What is expected
Which lines contain the word "that"? Return each of them as written.

— BEGIN Dataset content —

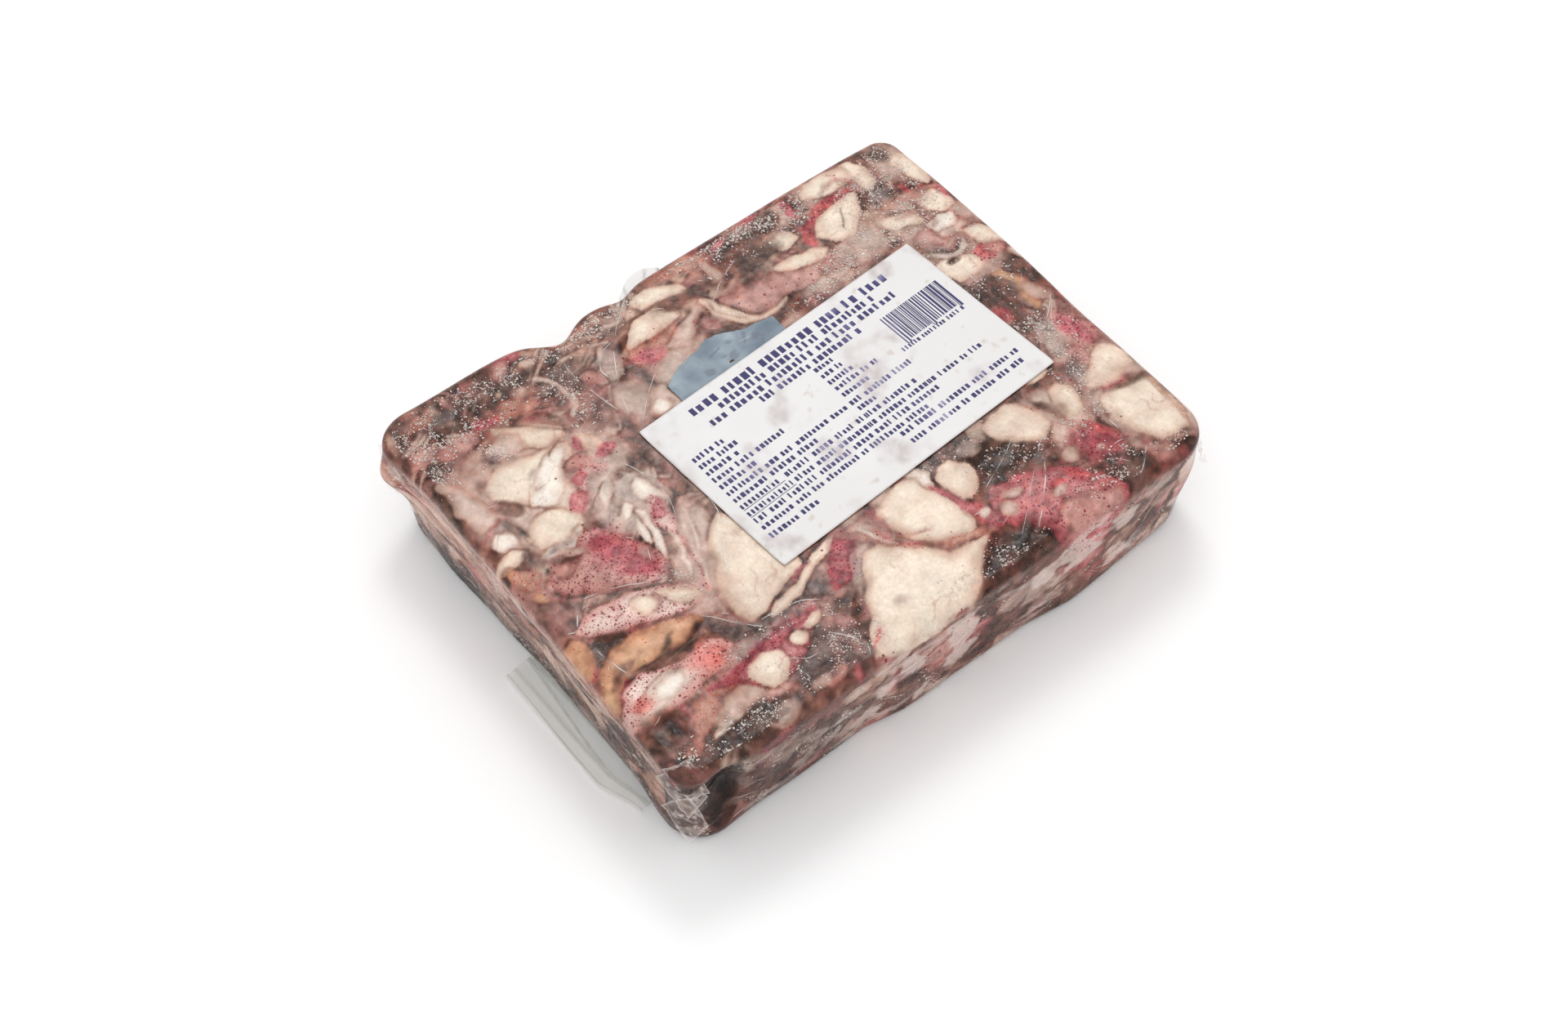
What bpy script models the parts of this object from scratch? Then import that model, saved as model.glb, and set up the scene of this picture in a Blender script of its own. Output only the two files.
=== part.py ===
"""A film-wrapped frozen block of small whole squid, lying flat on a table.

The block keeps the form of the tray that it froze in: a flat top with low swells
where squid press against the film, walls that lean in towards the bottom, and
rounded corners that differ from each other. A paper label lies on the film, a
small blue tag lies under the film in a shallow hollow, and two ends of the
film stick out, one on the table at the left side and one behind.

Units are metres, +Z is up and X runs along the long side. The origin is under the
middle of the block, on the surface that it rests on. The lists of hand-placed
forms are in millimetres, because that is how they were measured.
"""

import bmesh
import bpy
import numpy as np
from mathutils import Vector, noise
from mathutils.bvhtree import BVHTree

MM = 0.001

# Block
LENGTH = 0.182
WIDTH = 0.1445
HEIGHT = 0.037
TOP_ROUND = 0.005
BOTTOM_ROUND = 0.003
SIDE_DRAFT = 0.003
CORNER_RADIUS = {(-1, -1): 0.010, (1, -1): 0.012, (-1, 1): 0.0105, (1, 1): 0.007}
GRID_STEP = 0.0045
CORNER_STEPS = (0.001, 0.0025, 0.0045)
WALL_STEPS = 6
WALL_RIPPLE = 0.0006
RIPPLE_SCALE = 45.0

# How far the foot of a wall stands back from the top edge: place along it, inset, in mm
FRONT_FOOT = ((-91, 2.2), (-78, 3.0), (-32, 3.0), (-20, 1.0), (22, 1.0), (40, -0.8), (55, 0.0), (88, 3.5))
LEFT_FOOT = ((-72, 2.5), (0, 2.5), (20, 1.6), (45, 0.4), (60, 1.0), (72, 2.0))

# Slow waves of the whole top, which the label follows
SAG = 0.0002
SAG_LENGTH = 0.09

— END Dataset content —

Answer to this task
What bpy script models the parts of this object from scratch? Then import that model, saved as model.glb, and set up the scene of this picture in a Blender script of its own. Output only the two files.
The block keeps the form of the tray that it froze in: a flat top with low swells
where squid press against the film, walls that lean in towards the bottom, and
rounded corners that differ from each other. A paper label lies on the film, a
middle of the block, on the surface that it rests on. The lists of hand-placed
forms are in millimetres, because that is how they were measured.